L’aggressività non è solo fisica, può essere anche psicologica: durante la pandemia sono triplicati pure gli episodi di bullismo online. «Molti ragazzi vittime di cyberbullismo con elevata probabilità – sottolinea Lavenia – avranno difficoltà a tornare tra i banchi: se non interveniamo con un percorso di supporto studiato ad hoc per le scuole, assisteremo a un aumento dell’abbandono scolastico. Ma tornare alla didattica in presenza è fondamentale perché è qui che si aprono le menti e i cuori delle persone, dove si impara ad interagire con gli altri». Durante la Dad, come emerge da un sondaggio condotto dal portale Skuola.net con l’associazione Di.Te gli studenti, oltre a percepire le lezioni poco coinvolgenti e (lo dice più del 76% di loro), hanno messo in evidenza che non hanno mai avuto spazi di condivisione del loro vissuto emotivo nel 53,3% dei casi.

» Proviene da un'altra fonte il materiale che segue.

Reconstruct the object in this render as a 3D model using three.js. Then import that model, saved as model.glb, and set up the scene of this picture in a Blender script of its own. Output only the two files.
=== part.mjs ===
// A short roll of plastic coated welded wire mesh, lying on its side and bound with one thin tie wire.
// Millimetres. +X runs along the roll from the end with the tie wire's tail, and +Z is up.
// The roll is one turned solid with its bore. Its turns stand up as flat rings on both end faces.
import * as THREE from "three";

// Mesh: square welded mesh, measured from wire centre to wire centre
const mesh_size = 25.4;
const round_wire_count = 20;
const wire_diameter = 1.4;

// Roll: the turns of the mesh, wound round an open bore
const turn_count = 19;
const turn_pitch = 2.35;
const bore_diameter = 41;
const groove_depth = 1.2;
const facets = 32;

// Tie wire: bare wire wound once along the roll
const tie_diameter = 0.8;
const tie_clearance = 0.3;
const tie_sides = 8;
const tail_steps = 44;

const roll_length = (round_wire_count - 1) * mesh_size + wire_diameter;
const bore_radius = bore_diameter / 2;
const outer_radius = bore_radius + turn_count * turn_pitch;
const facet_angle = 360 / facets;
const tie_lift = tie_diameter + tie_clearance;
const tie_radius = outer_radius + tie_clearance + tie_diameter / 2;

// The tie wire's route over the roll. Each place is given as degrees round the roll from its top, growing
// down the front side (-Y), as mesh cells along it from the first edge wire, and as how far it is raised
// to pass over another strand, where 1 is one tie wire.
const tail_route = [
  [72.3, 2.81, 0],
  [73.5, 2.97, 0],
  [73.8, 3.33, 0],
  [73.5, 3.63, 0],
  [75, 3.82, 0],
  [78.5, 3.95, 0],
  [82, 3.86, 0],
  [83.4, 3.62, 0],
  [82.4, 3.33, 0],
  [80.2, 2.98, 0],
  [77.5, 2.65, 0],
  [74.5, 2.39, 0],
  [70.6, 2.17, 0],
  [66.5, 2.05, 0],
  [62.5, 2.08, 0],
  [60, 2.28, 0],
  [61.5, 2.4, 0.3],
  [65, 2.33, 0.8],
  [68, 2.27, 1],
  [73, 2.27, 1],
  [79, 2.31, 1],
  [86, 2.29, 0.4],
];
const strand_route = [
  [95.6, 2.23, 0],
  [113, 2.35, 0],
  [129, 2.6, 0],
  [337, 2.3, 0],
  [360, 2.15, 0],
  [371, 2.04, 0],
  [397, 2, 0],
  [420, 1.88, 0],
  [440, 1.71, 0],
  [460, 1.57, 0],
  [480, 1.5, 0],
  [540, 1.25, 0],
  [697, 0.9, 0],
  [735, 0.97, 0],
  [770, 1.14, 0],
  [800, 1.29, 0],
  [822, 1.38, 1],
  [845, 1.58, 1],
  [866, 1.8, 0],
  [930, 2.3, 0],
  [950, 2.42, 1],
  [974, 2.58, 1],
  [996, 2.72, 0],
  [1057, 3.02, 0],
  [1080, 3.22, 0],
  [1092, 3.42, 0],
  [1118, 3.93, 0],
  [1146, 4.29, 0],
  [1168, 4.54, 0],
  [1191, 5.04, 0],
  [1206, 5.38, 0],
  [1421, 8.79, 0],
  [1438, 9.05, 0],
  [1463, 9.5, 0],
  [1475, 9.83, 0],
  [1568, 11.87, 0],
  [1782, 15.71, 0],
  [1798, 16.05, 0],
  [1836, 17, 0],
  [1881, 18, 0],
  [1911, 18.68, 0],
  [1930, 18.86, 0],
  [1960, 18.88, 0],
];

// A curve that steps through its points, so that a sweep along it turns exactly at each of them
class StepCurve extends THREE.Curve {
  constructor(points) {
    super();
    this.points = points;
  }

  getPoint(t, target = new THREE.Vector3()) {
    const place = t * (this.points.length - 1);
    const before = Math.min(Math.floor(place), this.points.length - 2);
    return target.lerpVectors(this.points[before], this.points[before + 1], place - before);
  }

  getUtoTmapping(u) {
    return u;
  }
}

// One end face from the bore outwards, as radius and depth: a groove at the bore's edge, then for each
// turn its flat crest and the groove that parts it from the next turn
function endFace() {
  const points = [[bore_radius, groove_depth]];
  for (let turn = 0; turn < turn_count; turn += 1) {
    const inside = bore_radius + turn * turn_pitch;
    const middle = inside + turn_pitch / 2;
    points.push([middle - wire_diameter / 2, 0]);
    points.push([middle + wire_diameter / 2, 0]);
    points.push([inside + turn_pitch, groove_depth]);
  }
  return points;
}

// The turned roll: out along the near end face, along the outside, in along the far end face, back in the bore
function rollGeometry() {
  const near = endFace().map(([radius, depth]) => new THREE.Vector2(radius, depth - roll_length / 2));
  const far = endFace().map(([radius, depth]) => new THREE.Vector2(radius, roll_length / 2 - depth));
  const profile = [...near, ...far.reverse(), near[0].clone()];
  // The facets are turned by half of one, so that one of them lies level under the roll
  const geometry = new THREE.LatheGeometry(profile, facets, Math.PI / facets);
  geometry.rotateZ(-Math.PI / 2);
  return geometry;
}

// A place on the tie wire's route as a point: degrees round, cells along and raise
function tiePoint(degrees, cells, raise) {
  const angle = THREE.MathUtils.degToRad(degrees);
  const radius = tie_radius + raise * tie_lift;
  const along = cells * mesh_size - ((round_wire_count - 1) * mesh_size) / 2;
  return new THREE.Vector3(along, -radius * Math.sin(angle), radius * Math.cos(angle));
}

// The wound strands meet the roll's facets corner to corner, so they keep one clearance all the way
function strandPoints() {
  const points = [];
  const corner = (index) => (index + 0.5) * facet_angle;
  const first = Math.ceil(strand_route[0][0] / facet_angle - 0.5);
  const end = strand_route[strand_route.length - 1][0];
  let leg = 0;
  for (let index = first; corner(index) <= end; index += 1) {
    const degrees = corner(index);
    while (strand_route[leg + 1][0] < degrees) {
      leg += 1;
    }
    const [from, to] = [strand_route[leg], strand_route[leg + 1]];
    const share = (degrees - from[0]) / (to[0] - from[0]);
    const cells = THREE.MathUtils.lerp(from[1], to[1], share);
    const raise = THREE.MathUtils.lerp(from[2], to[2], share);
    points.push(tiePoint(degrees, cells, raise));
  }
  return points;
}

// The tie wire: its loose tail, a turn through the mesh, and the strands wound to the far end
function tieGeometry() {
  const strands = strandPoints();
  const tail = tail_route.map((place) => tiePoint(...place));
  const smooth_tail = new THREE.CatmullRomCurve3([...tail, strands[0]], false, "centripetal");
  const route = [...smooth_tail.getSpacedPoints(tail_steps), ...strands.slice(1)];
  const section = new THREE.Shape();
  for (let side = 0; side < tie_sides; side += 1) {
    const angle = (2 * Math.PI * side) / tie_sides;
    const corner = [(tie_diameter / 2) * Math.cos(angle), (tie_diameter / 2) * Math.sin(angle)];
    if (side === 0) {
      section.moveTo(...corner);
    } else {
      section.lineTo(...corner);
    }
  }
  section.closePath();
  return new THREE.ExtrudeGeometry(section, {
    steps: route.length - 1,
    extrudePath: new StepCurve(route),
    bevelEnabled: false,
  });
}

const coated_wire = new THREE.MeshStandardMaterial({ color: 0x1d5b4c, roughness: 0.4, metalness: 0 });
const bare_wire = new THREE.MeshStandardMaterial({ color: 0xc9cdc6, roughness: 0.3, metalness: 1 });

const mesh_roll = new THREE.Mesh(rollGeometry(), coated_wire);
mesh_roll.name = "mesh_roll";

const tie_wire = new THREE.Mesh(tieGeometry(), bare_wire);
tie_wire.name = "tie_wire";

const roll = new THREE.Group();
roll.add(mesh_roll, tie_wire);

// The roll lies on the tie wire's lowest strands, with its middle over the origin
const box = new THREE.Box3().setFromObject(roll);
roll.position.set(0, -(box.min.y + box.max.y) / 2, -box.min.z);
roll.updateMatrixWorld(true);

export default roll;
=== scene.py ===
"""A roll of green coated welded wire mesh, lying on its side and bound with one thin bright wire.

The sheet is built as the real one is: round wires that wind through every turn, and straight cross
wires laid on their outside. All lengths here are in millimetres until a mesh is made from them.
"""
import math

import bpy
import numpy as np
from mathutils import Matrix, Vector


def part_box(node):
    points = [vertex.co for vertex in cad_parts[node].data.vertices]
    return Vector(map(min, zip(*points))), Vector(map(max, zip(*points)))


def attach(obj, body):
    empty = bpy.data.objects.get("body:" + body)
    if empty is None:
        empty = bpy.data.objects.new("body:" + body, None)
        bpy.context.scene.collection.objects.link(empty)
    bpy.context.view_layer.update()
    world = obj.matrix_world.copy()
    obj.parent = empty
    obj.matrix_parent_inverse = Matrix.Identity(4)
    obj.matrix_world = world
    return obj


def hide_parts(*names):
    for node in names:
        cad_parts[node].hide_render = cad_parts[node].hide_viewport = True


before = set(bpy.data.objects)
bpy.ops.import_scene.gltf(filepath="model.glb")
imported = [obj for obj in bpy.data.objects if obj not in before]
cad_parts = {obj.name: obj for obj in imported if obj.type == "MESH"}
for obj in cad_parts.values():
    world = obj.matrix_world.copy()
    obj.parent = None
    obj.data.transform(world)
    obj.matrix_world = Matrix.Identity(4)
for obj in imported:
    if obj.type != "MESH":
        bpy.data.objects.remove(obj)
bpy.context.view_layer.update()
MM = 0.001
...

Il lungo periodo della Dad ha avuto anche implicazioni negative sulle abitudini dei ragazzi e sul loro stile di vita. «Dall’inizio della pandemia, il 9% ha addirittura iniziato a fare uso di sostanze stupefacenti, di alcol quasi 18% e fumo 12 adolescenti su 100. Tra chi faceva già uso di queste sostanze, c’è un aumento netto del 10% del consumo di stupefacenti, del 6% degli alcolici e del 16% delle sigarette.» Ma non è tutto: sono cambiate anche le abitudini alimentari: la metà dei ragazzi ha detto di avere incrementato il consumo di cibo durante gli ultimi mesi di chiusura in casa, un terzo dei ragazzi di avere dormito più ore e il 44% di aver riposato meno del solito.
«Oltre a non avere avuto occasioni sociali, hanno perso anche molte delle loro valvole di sfogo, tra cui lo sport. Se si va a vedere come hanno vissuto il rapporto con l’attività fisica, fondamentale per mettere in circolo le endorfine, gli ormoni del benessere, si osserva che più della metà degli intervistati non ha fatto nessuna attività – aggiunge lo psicoterapeuta -. È come se, per un anno intero, la vita di tutti i nostri giovani fosse stata congelata e questa paralisi per molti di loro si è trasformata in depressione che, a sua volta, è sfociata in ansia e aggressività».
Ed ora come è possibile liberare coloro che sono rimasti intrappolati in questo circolo vizioso? «Bisogna assolutamente intervenire altrimenti sentiremo parlare di questi casi sempre di più. Bisogna fermarsi e pensare a cosa è veramente utile oggi per i nostri figli, mettersi nei loro panni – conclude Lavenia – capire cosa stanno provando».